Exercise requirements:
Wherever a line holds the word "bodies", copy that line out.

** Start **

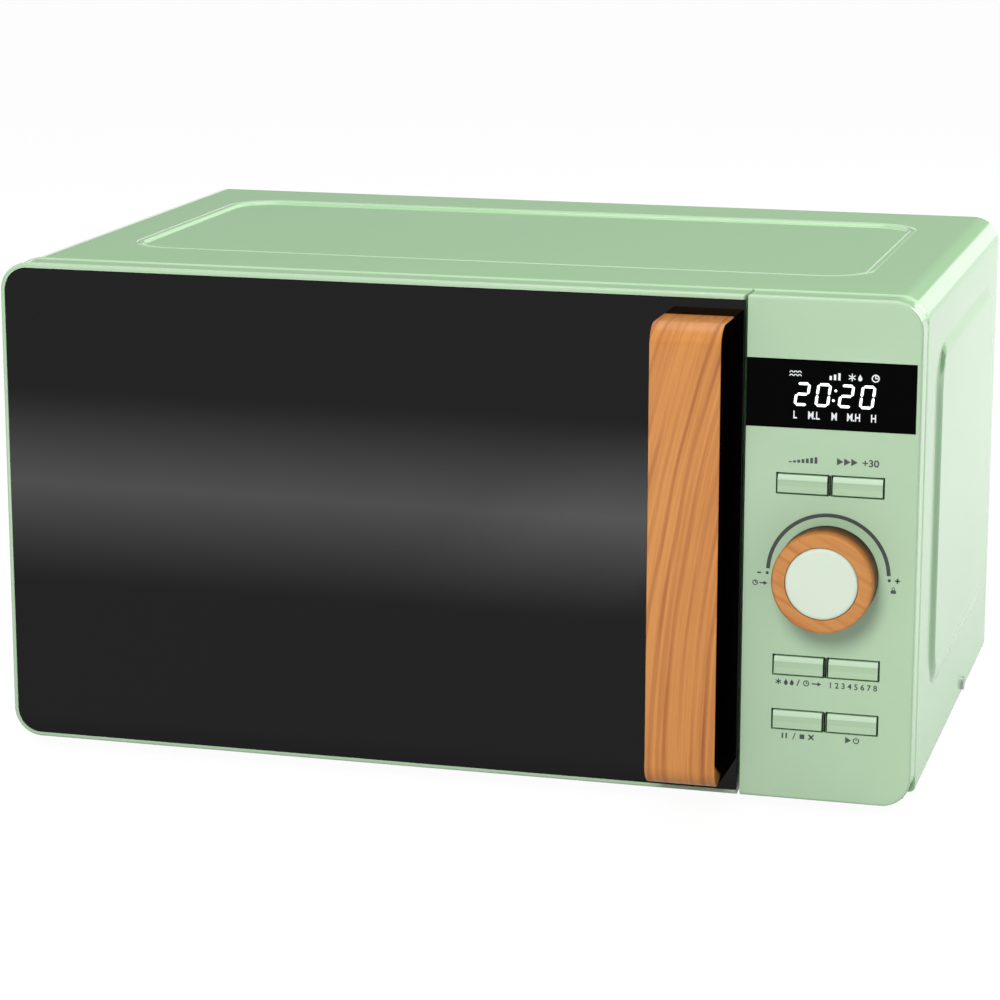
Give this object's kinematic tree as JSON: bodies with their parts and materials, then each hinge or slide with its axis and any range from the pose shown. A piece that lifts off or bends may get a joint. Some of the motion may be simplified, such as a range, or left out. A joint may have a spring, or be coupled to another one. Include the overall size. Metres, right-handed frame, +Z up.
{
  "type": "countertop microwave oven",
  "caption": "Mint green countertop microwave with a black glass door, wooden bail handle, rotary knob, push buttons and a turntable inside.",
  "frame": {"origin": "centre of the bounding box at floor level", "axes": "+X to the right seen from the front, +Y to the back, +Z up"},
  "size_m": [0.4548, 0.331, 0.248],
  "materials": {
    "mint_paint": "satin",
    "mint_plastic": "satin",
    "zinc_sheet": "plain",
    "cavity_enamel": "satin",
    "mica": "matte",
    "grey_plastic": "matte",
    "white_plastic": "matte",
    "clear_glass": "polished",
    "copper": "lacquered wire",
    "aluminium": "plain",
    "ferrite": "matte",
    "core_steel": "varnished",
    "black_plastic": "matte",
    "circuit_board": "satin",
    "rubber_black": "matte",
    "black_glass": "polished",
    "screen_steel": "perforated",
    "smoked_window": "polished",
    "spring_steel": "plain",
    "beech_wood": "oiled"
  },
  "bodies": {
    "oven": {"cabinet": "mint_paint", "base_plate": "zinc_sheet", "rear_panel": "mint_paint", "oven_cavity": "cavity_enamel", "waveguide": "zinc_sheet", "waveguide_cover": "mica", "turntable_motor": "zinc_sheet", "magnetron_frame": "zinc_sheet", "magnetron_anode": "copper", "magnetron_fins": "aluminium", "magnetron_magnets": "ferrite", "transformer_core": "core_steel", "transformer_coils": "copper", "capacitor": "aluminium", "capacitor_clamp": "zinc_sheet", "diode": "black_plastic", "fan_shroud": "grey_plastic", "fan_motor": "core_steel", "lamp_holder": "white_plastic", "oven_lamp": "clear_glass", "thermostats": "black_plastic", "filter_board": "circuit_board", "cord_gland": "rubber_black", "latch_bracket": "white_plastic", "interlock_switches": "black_plastic", "upper_hinge": "zinc_sheet", "lower_hinge": "zinc_sheet", "control_panel": "mint_plastic", "display_window": "black_glass", "display_module": "grey_plastic", "control_board": "circuit_board", "encoder": "zinc_sheet", "feet": "rubber_black", "cabinet_screws": "spring_steel"},
    "door": {"door_frame": "mint_plastic", "door_glass": "black_glass", "door_choke": "zinc_sheet", "door_screen": "screen_steel", "choke_cover": "black_plastic", "inner_window": "smoked_window", "latch_spring": "spring_steel", "handle": "beech_wood", "handle_screws": "spring_steel"},
    "latch": {"latch_hook": "white_plastic"},
    "knob": {"encoder_shaft": "aluminium", "knob_ring": "beech_wood", "knob_cap": "mint_plastic"},
    "push_button_1": {"button_1": "mint_plastic"},
    "push_button_2": {"button_2": "mint_plastic"},
    "push_button_3": {"button_3": "mint_plastic"},
    "push_button_4": {"button_4": "mint_plastic"},
    "push_button_5": {"button_5": "mint_plastic"},
    "push_button_6": {"button_6": "mint_plastic"},
    "turntable_drive": {"turntable_coupler": "grey_plastic"},
    "tray": {"glass_tray": "clear_glass"},
    "ring": {"roller_ring": "white_plastic"},
    "wheel_1": {"roller_1": "grey_plastic"},
    "wheel_2": {"roller_2": "grey_plastic"},
    "wheel_3": {"roller_3": "grey_plastic"},
    "fan": {"fan_blade": "black_plastic"}
  },
  "joints": [
    {"name": "door_hinge", "type": "hinge", "parent": "oven", "child": "door", "pos_m": [-0.217, -0.1265, 0.128], "axis": [0, 0, -1], "range_deg": [0, 100]},
    {"name": "latch_slide", "type": "slide", "parent": "door", "child": "latch", "axis": [0, 0, 1], "range_m": [0, 0.003], "stiffness_N_per_m": 400, "springref_m": -0.003, "deforming": ["latch_spring"]},
    {"name": "knob_turn", "type": "hinge", "parent": "oven", "child": "knob", "pos_m": [0.18495, -0.1355, 0.1185], "axis": [0, 1, 0], "continuous": true},
    {"name": "button_1_press", "type": "slide", "parent": "oven", "child": "push_button_1", "axis": [0, 1, 0], "range_m": [0, 0.0008], "stiffness_N_per_m": 1500, "springref_m": -0.0004},
    {"name": "button_2_press", "type": "slide", "parent": "oven", "child": "push_button_2", "axis": [0, 1, 0], "range_m": [0, 0.0008], "stiffness_N_per_m": 1500, "springref_m": -0.0004},
    {"name": "button_3_press", "type": "slide", "parent": "oven", "child": "push_button_3", "axis": [0, 1, 0], "range_m": [0, 0.0008], "stiffness_N_per_m": 1500, "springref_m": -0.0004},
    {"name": "button_4_press", "type": "slide", "parent": "oven", "child": "push_button_4", "axis": [0, 1, 0], "range_m": [0, 0.0008], "stiffness_N_per_m": 1500, "springref_m": -0.0004},
    {"name": "button_5_press", "type": "slide", "parent": "oven", "child": "push_button_5", "axis": [0, 1, 0], "range_m": [0, 0.0008], "stiffness_N_per_m": 1500, "springref_m": -0.0004},
    {"name": "button_6_press", "type": "slide", "parent": "oven", "child": "push_button_6", "axis": [0, 1, 0], "range_m": [0, 0.0008], "stiffness_N_per_m": 1500, "springref_m": -0.0004},
    {"name": "turntable_turn", "type": "hinge", "parent": "oven", "child": "turntable_drive", "pos_m": [-0.0484, 0.024, 0.041], "axis": [0, 0, 1], "continuous": true},
    {"name": "tray_lift", "type": "slide", "parent": "turntable_drive", "child": "tray", "axis": [0, 0, 1], "range_m": [0, 0.04]},
    {"name": "ring_turn", "type": "hinge", "parent": "oven", "child": "ring", "pos_m": [-0.0484, 0.024, 0.034], "axis": [0, 0, 1], "continuous": true},
    {"name": "wheel_1_turn", "type": "hinge", "parent": "ring", "child": "wheel_1", "pos_m": [0.0436, 0.024, 0.034], "axis": [1, 0, 0], "continuous": true},
    {"name": "wheel_2_turn", "type": "hinge", "parent": "ring", "child": "wheel_2", "pos_m": [-0.0944, 0.10367, 0.034], "axis": [-0.5, 0.866, 0], "continuous": true},
    {"name": "wheel_3_turn", "type": "hinge", "parent": "ring", "child": "wheel_3", "pos_m": [-0.0944, -0.05567, 0.034], "axis": [-0.5, -0.866, 0], "continuous": true},
    {"name": "fan_turn", "type": "hinge", "parent": "oven", "child": "fan", "pos_m": [0.1655, 0.1345, 0.16], "axis": [0, -1, 0], "continuous": true}
  ],
  "couplings": [
    {"joint": "ring_turn", "follows": "turntable_turn", "ratio": 0.5},
    {"joint": "wheel_1_turn", "follows": "turntable_turn", "ratio": -6.8657},
    {"joint": "wheel_2_turn", "follows": "turntable_turn", "ratio": -6.8657},
    {"joint": "wheel_3_turn", "follows": "turntable_turn", "ratio": -6.8657}
  ]
}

** End **

Result for this exercise:
Give this object's kinematic tree as JSON: bodies with their parts and materials, then each hinge or slide with its axis and any range from the pose shown. A piece that lifts off or bends may get a joint. Some of the motion may be simplified, such as a range, or left out. A joint may have a spring, or be coupled to another one. Include the overall size. Metres, right-handed frame, +Z up.
  "bodies": {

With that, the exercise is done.